As she’s gained more stature in the asset management ranks, Grace has emerged as a prominent voice for gender and racial equality in the workplace.
Aon has made a strong commitment to putting more women and minorities in senior roles, and Grace sponsors several women’s networking groups, helped launch a sponsorship program that matches high-potential black colleagues with senior leaders across the company and organized an international women’s day in which she brought in prominent executives from other companies to discuss how to create a gender-balanced world.
Outside of Aon, she serves on the board of the Chicago Network, a 40-year-old executive women’s networking group that recently developed a set of principles to encourage Chicago-area companies to aim for full gender equity in leadership by 2030. More than 70 firms, including Aon, have pledged to do so.

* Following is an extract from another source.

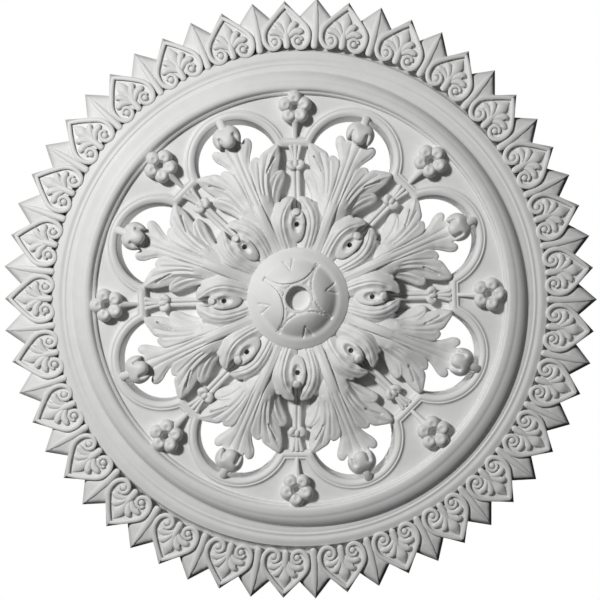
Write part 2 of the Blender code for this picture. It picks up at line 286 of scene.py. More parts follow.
class Link:  # an output socket that sums can be written with
    def __init__(self, graph, socket):
        self.graph, self.socket = graph, socket

    def sum(self, operation, *values):
        return self.graph.node("ShaderNodeMath", {"operation": operation}, dict(enumerate(values)))

    def __add__(self, other): return self.sum("ADD", self, other)
    def __radd__(self, other): return self.sum("ADD", other, self)
    def __sub__(self, other): return self.sum("SUBTRACT", self, other)
    def __rsub__(self, other): return self.sum("SUBTRACT", other, self)
    def __mul__(self, other): return self.sum("MULTIPLY", self, other)
    def __rmul__(self, other): return self.sum("MULTIPLY", other, self)
    def __truediv__(self, other): return self.sum("DIVIDE", self, other)
    def __rtruediv__(self, other): return self.sum("DIVIDE", other, self)
    def cosine(self): return self.sum("COSINE", self)
    def sine(self): return self.sum("SINE", self)


class Graph:
    def __init__(self, tree):
        self.tree = tree

    def node(self, kind, settings=None, inputs=None, output=None):
        made = self.tree.nodes.new(kind)
        for key, value in (settings or {}).items():
            setattr(made, key, value)
        for key, value in (inputs or {}).items():
            socket = made.inputs[key]
            if isinstance(value, Link):
                self.tree.links.new(value.socket, socket)
            else:
                socket.default_value = value
        if not made.outputs:
            return made
        return Link(self, made.outputs[output] if output else made.outputs[0])


def newTree(name, sockets):  # a geometry tree with named inputs, its graph and its input links
    tree = bpy.data.node_groups.new(name, "GeometryNodeTree")
    for label, kind in sockets:
        tree.interface.new_socket(name=label, in_out="INPUT", socket_type="NodeSocket" + kind)
    tree.interface.new_socket(name="Geometry", in_out="OUTPUT", socket_type="NodeSocketGeometry")
    graph = Graph(tree)
    entry = tree.nodes.new("NodeGroupInput")
    return tree, graph, {label: Link(graph, entry.outputs[label]) for label, _ in sockets}


def endTree(graph, geometry, finish):  # realised, so that the mesh stands alone, with its finish
    real = graph.node("GeometryNodeRealizeInstances", None, {"Geometry": geometry})
    done = graph.node("GeometryNodeSetMaterial", None, {"Geometry": real, "Material": finish})
    graph.node("NodeGroupOutput", None, {"Geometry": done})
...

Grace is also on the CEO Advisory Council of the Diversity Project North America, a nonprofit dedicated to promoting diversity in asset management.
Grace says that companies need to put more energy behind sponsorship if they are really committed to diversifying their leadership ranks.
Mentorship is important, but Grace said it is sponsorship — where senior leaders not just coach lower-level colleagues and but actively recommend them for new roles — that drives outcomes.
Grace points to her own experience as example of sponsorship in action. She was just 28 when she was named head of investor relations at First Chicago, largely because she had a sponsor who believed she was ready for the role.
The difference between mentorship and sponsorship is “that you are putting your credibility on the line and taking a chance on somebody when it’s not certain what the outcomes are,” Grace said. “You don’t put someone who is 28 years old talking to your biggest investors, your analysts and your specialists if you don’t have sponsorship.”